By Robin Respaut
(Reuters) - The California State Teachers’ Retirement System on Thursday reported a 13.4 percent net return on investment for the fiscal year ended June 30, marking the first time the public pension fund exceeded its target return since 2014.
Boosted by public and private equities, CalSTRS performed significantly better than last year, when it returned 1.4 percent.
The higher returns relieve some pressure for CalSTRS, the country's second-largest public pension fund with $208.7 billion in assets. Over the past five years, the fund averaged a 10.1 percent return.
CalSTRS Chief Investment Officer Christopher Ailman cautioned against making too much of a single year’s fund performance, however.
“Just as one bad year will not break us, one good year won’t make us. We intentionally keep our eyes focused on a 30-year horizon and make our adjustments with that timeframe in mind, rather than reactively responding to any given situation at-hand,” Ailman said in a statement.
U.S. public pension funds are under increasing pressure to achieve returns closer to their assumed rate of returns, which CalSTRS lowered to 7 percent from 7.5 percent starting in 2018.
The pension fund's historical performance over the past decade was 5 percent, and over the last 20 years, CalSTRS returned 6.9 percent.
During the past fiscal year, CalSTRS' strongest asset class was public equities, or its stock portfolio, which topped the S&P 500 benchmark of major U.S. companies, 19.6 percent to 15.3 percent.

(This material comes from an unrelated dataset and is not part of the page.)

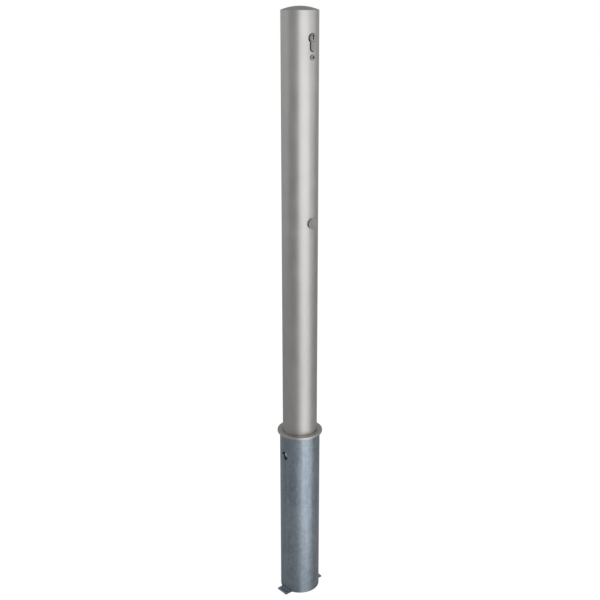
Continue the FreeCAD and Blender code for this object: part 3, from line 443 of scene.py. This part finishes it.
def socket_shaded_screw(post, middle):
    """The screw that shows on the front, with painted shade darkening its socket, round an axis along Y."""
    finish, _ = tumbled_steel("socket_shaded_screw", post)
    from_axis = vector_step(finish.material, "SUBTRACT", finish.object_place, middle)
    across = vector_step(finish.material, "MULTIPLY", from_axis, (1.0, 0.0, 1.0))
    reach = vector_step(finish.material, "LENGTH", across)
    unshaded = map_value(finish.material, reach, start=0.45 * post.socket_shade, end=0.6 * post.socket_shade)
    # Painted shade: the socket is darkened to stand in for the shade that falls inside it.
    finish.shades(unshaded, dark=0.12, light=1.0, low=0.0, high=1.0)
    return finish.material


def bare_brass(lock):
    """Turned brass pins."""
    finish = Finish("bare_brass", lock.pins, roughness=0.28)
    marks = finish.noise(finish.place(scale=(200, 200, 9000)))
    finish.shades(marks, dark=0.85, light=1.05)
    finish.dull(marks, low=0.22, high=0.36)
    finish.relief(marks, depth=0.004 * MILLIMETRE)
    return finish.material


def spring_wire(lock):
    """Drawn wire with fine die marks."""
    finish = Finish("spring_wire", lock.springs, roughness=0.32)
    marks = finish.noise(finish.place(), per_metre=2400.0)
    finish.shades(marks, dark=0.8, light=1.08)
    finish.dull(marks, low=0.26, high=0.42)
    return finish.material


def moulded_plastic(works):
    """Black moulded plastic with a fine spark-eroded grain."""
    finish = Finish("moulded_plastic", works.plastic, roughness=0.5, metallic=0.0)
    grain = finish.noise(finish.place(), per_metre=2600.0, detail=3.0)
    dust = finish.noise(finish.place(), per_metre=60.0, detail=4.0, rough=0.6)
    finish.shades(dust, dark=0.8, light=1.6, low=0.4, high=0.7)
    finish.dull(dust, low=0.42, high=0.62)
    finish.relief(grain, depth=0.02 * MILLIMETRE)
    return finish.material


def weld_metal(sleeve):
    """A weld bead under the zinc coat, a little darker and rougher than the sleeve."""
    finish = Finish("weld_metal", sleeve.zinc, sleeve.zinc_roughness + 0.15)
    clouds = finish.noise(finish.place(), per_metre=420.0, detail=4.0, rough=0.6)
    finish.shades(clouds, dark=(0.5, 0.58, 0.62), light=(0.82, 0.93, 1.0))
    finish.dull(clouds, low=sleeve.zinc_roughness + 0.16, high=sleeve.zinc_roughness + 0.32)
    finish.relief(clouds, depth=0.08 * MILLIMETRE)
    return finish.material


class LOCKINGPOST_OT_finish_post(bpy.types.Operator):
    """Finish the post's tube and domed cap"""

    bl_idname = "lockingpost.finish_post"
    bl_label = "Finish Post"

    def execute(self, context):
        give(ground_steel(context.scene.locking_post.post), "post_tube", "top_cap")
        return {"FINISHED"}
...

Private equity returned 17.2 percent and real estate assets returned 8.1 percent. Fixed income returned 1.2 percent.
CalSTRS' sister fund, the California Public Employees' Retirement System, or CalPERS, reported on Friday a 11.2 percent net return on investments for the same period, up sharply from last year's return of 0.6 percent.
Investment earnings are typically the major revenue source for public pension funds, so lower-than-expected investment returns can lead to fund deterioration. To improve, pension funds either need to earn better-than-expected returns in the future, request higher contributions from workers or reduce retiree benefits.
As of June, CalSTRS' investment portfolio holdings were 56.4 percent in domestic and international stocks, 8.1 percent in private equity, 12.6 percent in real estate, 14.7 percent in fixed income.